*Exercise objective:*
Among the records that follow, find the line with "Recreate this object" and the line with "the frame's depth.". Set down those lines and all lines between them exactly, without adding anything.

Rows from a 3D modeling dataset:
════════

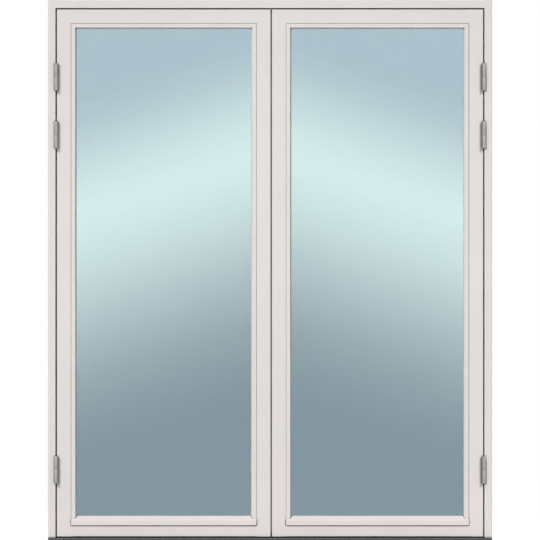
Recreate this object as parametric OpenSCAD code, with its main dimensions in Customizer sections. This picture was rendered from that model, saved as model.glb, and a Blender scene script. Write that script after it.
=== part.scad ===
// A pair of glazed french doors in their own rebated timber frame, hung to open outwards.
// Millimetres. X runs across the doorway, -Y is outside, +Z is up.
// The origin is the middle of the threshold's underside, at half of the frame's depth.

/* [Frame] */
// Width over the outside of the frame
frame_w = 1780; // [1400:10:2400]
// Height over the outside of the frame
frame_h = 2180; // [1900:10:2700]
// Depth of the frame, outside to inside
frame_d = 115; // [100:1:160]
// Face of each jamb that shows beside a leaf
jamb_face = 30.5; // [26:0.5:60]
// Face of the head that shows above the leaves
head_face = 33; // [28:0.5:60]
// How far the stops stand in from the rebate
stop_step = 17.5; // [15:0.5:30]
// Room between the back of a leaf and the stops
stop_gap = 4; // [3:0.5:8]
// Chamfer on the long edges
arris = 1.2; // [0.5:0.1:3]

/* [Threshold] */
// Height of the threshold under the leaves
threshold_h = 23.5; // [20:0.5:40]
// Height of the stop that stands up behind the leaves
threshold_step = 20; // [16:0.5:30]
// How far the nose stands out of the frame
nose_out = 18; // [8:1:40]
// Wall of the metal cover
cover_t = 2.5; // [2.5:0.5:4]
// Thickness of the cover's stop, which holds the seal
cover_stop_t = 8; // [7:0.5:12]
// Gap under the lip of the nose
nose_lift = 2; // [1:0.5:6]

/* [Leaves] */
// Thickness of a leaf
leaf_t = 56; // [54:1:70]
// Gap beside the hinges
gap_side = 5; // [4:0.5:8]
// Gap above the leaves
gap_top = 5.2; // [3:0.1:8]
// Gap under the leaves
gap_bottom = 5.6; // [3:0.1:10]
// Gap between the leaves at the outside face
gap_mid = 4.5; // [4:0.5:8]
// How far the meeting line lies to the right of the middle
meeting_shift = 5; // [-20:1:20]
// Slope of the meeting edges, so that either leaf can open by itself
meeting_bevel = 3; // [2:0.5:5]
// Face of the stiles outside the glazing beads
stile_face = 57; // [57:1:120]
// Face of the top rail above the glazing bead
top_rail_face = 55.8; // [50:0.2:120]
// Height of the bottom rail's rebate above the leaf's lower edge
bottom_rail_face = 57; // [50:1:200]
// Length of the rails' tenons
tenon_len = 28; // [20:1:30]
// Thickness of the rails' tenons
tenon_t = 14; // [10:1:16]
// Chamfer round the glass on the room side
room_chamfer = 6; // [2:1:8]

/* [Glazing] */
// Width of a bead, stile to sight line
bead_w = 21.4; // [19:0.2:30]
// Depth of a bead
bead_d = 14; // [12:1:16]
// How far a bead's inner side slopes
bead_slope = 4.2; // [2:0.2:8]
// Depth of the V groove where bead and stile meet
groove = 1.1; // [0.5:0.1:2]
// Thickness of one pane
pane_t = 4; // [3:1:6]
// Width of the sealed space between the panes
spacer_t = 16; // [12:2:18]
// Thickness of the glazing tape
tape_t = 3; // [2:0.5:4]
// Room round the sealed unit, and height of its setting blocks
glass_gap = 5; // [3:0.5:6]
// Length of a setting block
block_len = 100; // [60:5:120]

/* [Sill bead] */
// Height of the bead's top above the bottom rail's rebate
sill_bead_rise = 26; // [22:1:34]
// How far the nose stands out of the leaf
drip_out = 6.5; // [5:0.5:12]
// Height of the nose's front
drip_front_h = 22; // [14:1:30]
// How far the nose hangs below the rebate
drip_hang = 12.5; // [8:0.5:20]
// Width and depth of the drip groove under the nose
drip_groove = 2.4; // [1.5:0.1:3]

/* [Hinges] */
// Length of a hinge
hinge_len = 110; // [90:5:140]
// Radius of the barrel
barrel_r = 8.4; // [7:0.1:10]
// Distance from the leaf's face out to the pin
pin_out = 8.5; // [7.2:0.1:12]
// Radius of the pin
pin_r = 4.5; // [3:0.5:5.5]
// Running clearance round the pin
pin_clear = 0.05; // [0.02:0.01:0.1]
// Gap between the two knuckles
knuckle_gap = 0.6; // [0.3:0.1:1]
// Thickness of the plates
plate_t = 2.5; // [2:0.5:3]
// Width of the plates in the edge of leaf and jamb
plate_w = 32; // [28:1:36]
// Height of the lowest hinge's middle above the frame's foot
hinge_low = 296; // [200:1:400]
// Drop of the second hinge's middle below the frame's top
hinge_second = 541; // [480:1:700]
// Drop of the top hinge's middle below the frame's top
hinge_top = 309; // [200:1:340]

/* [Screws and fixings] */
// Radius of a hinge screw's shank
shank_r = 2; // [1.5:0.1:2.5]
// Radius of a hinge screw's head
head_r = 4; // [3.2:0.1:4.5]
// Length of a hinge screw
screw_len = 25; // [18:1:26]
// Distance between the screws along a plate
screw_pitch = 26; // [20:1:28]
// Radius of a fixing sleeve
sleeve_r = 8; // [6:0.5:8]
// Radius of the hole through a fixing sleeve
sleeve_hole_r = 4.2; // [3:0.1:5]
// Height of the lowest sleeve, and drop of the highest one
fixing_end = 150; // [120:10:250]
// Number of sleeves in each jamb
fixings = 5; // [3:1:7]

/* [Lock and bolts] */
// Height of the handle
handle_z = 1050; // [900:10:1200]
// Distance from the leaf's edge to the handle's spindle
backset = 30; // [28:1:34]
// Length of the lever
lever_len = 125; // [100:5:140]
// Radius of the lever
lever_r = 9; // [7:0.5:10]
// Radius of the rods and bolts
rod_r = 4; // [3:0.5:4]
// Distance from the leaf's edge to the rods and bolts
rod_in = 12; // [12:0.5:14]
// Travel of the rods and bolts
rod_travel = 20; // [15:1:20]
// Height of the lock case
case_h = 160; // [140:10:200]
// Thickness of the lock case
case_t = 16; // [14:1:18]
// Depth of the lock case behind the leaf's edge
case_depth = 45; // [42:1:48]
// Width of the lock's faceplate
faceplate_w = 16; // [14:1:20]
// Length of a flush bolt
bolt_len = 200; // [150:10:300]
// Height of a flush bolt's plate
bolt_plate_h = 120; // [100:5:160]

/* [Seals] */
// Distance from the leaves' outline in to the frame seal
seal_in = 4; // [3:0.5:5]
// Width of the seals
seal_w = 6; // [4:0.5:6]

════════

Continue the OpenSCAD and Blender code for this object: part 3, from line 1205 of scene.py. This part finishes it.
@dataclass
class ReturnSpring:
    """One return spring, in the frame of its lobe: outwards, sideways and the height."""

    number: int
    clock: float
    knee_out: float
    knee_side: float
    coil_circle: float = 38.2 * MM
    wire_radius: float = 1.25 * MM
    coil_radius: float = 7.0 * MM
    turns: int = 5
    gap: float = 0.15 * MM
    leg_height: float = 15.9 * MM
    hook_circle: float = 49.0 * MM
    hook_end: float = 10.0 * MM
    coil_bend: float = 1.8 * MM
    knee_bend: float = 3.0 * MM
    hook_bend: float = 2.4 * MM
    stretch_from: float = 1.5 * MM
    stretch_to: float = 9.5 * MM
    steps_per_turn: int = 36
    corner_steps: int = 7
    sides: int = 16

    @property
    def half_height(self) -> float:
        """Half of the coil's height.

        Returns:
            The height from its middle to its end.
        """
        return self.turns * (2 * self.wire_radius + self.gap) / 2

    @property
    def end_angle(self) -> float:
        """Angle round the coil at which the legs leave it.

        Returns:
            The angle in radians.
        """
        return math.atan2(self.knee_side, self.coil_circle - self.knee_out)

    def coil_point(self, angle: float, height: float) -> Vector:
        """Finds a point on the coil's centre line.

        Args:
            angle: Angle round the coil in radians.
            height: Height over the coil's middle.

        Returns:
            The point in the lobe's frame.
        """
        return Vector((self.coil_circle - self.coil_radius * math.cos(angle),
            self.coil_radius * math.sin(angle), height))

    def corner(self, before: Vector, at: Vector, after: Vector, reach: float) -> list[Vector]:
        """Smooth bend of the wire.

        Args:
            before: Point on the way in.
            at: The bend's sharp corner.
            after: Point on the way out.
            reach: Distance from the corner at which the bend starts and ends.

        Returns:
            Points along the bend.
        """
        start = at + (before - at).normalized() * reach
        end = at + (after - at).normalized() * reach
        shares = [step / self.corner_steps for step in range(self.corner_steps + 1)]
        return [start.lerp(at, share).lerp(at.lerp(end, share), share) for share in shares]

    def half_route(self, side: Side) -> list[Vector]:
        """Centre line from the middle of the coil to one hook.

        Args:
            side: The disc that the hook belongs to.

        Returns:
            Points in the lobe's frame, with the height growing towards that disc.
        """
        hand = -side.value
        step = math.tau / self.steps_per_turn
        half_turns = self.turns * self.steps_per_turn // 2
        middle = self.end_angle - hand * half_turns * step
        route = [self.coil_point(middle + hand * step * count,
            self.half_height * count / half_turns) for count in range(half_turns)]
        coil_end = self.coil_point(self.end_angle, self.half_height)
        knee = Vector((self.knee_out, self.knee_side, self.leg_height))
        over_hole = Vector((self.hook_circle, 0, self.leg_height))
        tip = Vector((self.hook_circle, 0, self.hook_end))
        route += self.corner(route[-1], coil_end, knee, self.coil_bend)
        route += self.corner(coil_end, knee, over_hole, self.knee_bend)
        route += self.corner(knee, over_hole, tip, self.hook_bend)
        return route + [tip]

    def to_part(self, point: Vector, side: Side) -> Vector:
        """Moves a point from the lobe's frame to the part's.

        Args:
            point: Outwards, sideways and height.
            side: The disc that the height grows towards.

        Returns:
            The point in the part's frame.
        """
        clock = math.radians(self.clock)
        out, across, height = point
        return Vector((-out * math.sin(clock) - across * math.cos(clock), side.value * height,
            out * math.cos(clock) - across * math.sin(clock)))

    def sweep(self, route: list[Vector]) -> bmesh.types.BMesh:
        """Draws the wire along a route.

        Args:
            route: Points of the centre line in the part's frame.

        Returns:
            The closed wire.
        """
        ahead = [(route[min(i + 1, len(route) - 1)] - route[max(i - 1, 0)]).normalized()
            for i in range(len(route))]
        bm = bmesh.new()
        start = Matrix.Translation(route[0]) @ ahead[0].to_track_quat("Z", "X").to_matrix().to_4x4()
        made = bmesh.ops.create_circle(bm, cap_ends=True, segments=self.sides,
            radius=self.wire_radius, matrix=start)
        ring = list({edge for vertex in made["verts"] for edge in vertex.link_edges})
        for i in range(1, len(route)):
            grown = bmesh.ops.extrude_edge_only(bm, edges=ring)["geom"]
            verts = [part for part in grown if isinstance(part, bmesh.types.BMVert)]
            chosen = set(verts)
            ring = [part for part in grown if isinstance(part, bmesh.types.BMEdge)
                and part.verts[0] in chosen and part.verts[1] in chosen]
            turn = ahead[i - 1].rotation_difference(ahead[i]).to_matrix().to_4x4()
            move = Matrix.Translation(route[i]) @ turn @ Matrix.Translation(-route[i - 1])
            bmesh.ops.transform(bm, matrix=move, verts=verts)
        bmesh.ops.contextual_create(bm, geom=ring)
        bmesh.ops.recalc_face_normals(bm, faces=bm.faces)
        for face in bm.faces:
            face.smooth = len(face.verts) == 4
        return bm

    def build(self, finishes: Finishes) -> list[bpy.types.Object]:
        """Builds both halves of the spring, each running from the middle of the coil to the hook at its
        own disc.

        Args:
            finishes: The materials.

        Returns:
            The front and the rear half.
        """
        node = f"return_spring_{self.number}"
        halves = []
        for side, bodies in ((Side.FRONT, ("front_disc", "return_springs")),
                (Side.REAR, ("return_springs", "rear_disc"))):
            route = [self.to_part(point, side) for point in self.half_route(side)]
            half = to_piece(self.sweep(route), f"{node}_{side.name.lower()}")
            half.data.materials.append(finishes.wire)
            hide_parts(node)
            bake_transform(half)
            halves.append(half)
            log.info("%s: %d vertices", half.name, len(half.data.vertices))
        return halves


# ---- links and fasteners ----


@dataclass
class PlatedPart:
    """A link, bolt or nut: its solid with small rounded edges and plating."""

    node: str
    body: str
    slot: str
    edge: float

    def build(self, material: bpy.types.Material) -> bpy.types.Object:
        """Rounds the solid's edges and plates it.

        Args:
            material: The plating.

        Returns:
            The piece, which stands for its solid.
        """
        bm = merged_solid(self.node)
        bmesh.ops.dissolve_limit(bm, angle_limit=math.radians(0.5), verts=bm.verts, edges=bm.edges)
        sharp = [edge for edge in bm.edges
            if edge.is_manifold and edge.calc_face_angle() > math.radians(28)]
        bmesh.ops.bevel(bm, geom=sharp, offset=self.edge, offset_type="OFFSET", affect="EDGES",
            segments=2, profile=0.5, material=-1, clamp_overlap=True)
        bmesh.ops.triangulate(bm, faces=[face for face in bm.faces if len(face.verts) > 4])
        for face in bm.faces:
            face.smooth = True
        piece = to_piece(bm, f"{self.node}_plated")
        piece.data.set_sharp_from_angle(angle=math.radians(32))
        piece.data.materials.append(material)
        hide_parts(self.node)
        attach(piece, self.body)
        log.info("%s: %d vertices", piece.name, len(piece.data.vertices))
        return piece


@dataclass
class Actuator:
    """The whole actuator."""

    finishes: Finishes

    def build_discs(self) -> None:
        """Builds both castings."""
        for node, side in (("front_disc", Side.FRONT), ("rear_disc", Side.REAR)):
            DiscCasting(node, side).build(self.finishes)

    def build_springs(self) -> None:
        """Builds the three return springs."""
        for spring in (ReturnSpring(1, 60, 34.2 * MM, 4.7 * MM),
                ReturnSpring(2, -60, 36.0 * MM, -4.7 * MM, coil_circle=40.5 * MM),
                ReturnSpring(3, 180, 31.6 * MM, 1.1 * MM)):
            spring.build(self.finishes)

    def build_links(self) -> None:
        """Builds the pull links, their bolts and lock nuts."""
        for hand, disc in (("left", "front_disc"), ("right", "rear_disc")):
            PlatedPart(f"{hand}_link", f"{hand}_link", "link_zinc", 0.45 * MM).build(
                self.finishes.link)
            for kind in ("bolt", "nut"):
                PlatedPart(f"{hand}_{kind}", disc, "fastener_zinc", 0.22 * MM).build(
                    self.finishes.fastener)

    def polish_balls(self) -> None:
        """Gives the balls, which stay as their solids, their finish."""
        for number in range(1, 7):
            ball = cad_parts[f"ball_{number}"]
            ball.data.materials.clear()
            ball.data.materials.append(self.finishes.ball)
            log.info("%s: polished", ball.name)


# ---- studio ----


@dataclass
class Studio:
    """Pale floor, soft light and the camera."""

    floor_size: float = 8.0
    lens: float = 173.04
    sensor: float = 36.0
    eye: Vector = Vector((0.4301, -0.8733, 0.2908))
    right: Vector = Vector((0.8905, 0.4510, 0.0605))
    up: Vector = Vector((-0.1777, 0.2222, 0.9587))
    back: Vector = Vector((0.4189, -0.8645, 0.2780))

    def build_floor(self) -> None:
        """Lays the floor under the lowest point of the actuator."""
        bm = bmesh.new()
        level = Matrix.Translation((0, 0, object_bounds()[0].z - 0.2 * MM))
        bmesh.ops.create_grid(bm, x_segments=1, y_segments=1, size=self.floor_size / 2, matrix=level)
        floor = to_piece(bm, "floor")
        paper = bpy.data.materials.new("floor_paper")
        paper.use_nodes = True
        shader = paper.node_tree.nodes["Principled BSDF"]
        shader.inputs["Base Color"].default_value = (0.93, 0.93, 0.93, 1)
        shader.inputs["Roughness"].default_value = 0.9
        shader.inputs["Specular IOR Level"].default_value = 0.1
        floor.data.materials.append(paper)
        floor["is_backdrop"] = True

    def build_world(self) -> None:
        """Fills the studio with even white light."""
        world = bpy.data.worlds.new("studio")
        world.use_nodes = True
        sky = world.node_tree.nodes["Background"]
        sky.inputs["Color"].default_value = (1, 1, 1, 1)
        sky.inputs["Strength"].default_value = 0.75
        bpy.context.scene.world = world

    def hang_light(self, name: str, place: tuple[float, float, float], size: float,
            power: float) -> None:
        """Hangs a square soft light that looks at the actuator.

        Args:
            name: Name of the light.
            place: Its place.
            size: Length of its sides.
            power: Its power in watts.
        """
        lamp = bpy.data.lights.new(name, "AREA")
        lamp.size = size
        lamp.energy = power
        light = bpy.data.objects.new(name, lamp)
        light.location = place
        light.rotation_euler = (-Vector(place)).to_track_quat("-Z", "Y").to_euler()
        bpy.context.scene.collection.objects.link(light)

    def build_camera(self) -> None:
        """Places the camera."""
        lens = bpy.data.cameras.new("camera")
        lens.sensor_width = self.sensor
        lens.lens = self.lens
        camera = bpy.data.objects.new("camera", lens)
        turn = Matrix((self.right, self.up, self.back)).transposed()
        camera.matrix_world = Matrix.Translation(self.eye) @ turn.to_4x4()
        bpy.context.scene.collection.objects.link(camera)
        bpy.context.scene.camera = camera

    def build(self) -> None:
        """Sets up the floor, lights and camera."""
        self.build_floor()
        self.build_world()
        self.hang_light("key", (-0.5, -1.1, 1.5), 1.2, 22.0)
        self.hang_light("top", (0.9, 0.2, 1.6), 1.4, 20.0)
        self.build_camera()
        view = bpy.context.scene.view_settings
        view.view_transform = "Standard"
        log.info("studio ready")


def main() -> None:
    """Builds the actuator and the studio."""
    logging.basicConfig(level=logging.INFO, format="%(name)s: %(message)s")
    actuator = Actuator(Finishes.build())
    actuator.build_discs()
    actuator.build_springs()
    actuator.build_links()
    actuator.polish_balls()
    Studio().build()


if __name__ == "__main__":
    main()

════════

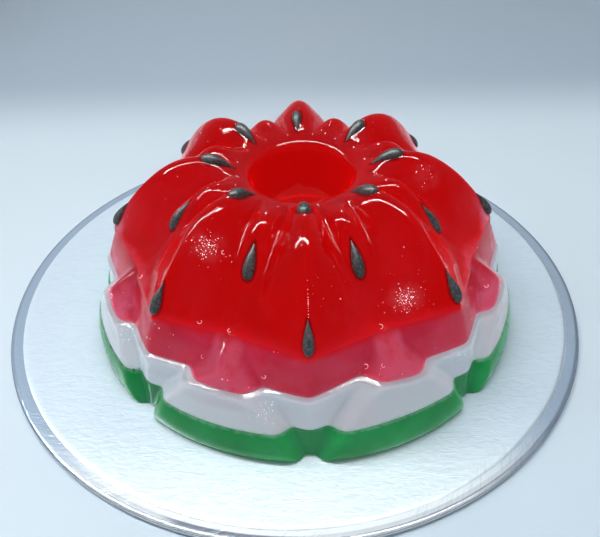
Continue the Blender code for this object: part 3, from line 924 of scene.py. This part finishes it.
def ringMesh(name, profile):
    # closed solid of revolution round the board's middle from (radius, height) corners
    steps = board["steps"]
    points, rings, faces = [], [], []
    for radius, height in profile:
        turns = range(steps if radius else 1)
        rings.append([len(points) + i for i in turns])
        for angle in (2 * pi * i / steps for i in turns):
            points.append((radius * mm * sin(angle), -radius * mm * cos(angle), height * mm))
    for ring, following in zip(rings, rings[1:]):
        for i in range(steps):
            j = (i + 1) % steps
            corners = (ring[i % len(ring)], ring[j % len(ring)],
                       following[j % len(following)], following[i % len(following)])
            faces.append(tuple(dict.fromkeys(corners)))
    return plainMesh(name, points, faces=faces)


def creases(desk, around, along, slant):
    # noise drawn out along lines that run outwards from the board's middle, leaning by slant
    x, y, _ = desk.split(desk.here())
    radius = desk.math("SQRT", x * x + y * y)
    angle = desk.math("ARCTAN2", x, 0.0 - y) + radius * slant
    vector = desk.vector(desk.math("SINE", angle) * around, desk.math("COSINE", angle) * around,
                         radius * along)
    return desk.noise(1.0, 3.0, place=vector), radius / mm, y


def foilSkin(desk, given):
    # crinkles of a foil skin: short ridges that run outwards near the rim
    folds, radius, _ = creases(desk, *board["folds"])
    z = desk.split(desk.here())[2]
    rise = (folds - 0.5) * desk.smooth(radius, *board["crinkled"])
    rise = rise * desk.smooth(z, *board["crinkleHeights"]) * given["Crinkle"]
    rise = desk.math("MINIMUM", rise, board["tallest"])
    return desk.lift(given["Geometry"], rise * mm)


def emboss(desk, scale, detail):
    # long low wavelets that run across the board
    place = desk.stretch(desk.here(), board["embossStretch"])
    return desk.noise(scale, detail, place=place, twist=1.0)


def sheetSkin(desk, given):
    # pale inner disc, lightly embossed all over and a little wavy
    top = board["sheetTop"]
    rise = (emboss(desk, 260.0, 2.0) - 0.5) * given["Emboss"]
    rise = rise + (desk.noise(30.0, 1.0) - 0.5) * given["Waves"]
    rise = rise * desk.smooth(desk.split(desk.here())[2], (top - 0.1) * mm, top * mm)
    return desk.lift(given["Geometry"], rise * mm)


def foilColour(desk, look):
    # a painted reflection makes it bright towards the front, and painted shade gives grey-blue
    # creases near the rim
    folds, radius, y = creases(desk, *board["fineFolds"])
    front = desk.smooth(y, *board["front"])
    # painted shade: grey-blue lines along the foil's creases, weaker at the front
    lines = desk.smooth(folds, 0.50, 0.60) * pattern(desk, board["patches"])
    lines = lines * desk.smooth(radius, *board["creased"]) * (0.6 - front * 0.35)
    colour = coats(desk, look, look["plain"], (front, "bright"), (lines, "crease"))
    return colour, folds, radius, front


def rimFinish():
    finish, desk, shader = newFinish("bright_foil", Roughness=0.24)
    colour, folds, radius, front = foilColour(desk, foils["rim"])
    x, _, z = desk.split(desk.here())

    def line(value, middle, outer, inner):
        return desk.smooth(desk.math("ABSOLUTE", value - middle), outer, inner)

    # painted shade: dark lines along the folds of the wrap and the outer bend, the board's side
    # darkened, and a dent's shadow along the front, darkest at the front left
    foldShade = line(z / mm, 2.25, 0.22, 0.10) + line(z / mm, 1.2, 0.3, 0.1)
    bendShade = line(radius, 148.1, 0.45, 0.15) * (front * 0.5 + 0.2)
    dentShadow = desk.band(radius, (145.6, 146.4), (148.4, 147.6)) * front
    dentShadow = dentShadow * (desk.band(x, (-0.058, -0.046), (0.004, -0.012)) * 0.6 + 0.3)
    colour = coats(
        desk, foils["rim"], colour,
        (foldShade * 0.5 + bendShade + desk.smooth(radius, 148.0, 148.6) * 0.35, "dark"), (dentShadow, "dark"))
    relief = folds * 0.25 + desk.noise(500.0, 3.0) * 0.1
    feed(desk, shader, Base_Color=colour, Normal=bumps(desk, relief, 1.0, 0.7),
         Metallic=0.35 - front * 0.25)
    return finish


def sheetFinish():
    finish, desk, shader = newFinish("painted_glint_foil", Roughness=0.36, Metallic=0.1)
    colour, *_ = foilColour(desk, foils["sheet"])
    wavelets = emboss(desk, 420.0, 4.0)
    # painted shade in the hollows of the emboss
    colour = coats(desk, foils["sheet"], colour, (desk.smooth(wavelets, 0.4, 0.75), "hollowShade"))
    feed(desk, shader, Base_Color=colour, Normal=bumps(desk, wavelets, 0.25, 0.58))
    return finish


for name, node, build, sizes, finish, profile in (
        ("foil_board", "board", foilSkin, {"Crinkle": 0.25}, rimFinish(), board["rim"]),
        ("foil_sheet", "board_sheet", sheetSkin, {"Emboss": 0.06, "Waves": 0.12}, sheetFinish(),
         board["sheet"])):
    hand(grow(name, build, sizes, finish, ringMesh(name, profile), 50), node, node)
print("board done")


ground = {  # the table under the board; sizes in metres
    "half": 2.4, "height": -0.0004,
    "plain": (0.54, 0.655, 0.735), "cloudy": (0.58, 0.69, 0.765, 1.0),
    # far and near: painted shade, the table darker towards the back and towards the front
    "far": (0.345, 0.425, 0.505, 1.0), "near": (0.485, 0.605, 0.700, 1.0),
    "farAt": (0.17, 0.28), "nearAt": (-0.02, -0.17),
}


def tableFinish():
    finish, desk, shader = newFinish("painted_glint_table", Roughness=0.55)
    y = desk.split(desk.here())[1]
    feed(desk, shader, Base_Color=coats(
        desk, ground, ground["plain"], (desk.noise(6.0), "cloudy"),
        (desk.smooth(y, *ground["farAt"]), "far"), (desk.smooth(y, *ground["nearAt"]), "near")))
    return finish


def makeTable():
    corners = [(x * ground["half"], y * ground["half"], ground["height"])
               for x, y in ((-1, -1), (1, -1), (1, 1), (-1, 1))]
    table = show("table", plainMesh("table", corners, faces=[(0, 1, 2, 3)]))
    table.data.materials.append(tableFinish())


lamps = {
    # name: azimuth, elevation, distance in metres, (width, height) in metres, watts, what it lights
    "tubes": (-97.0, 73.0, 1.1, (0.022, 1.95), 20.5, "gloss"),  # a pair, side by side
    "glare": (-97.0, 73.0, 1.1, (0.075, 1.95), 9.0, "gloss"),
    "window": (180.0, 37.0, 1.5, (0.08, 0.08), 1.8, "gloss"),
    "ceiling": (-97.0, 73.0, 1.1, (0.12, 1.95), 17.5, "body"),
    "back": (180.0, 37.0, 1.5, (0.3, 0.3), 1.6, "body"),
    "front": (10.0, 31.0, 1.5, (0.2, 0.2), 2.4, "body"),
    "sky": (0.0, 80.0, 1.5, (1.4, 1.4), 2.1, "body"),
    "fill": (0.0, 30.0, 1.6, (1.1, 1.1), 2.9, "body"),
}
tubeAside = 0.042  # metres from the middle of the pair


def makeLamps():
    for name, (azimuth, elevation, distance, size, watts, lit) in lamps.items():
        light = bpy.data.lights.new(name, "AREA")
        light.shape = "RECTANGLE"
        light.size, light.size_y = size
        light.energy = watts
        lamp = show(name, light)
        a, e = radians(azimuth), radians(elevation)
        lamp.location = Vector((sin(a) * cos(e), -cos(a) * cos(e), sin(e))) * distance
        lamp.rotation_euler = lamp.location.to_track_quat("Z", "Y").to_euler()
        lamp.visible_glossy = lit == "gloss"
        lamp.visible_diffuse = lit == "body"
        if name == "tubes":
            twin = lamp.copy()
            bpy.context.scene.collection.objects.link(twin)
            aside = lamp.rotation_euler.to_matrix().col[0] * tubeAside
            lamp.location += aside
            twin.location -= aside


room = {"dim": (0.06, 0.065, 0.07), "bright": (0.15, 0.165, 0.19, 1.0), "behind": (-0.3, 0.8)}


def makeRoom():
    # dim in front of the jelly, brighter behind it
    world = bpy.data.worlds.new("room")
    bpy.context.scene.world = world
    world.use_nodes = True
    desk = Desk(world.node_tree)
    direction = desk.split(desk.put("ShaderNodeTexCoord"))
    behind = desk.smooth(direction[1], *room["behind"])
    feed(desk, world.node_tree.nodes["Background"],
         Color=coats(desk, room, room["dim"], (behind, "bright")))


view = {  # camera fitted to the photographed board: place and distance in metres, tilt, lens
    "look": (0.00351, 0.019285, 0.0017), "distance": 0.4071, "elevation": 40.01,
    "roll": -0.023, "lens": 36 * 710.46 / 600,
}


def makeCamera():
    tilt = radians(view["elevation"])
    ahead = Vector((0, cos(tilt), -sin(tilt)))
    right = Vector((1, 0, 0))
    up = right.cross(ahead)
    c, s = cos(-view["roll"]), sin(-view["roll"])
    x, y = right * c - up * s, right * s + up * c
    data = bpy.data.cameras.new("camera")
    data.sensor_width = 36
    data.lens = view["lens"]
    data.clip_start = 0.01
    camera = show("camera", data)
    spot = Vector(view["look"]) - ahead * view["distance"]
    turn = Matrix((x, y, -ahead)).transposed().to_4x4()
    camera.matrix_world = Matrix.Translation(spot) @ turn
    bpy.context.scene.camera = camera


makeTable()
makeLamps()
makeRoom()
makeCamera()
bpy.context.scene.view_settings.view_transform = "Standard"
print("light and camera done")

════════

*Final result:*
Recreate this object as parametric OpenSCAD code, with its main dimensions in Customizer sections. This picture was rendered from that model, saved as model.glb, and a Blender scene script. Write that script after it.
=== part.scad ===
// A pair of glazed french doors in their own rebated timber frame, hung to open outwards.
// Millimetres. X runs across the doorway, -Y is outside, +Z is up.
// The origin is the middle of the threshold's underside, at half of the frame's depth.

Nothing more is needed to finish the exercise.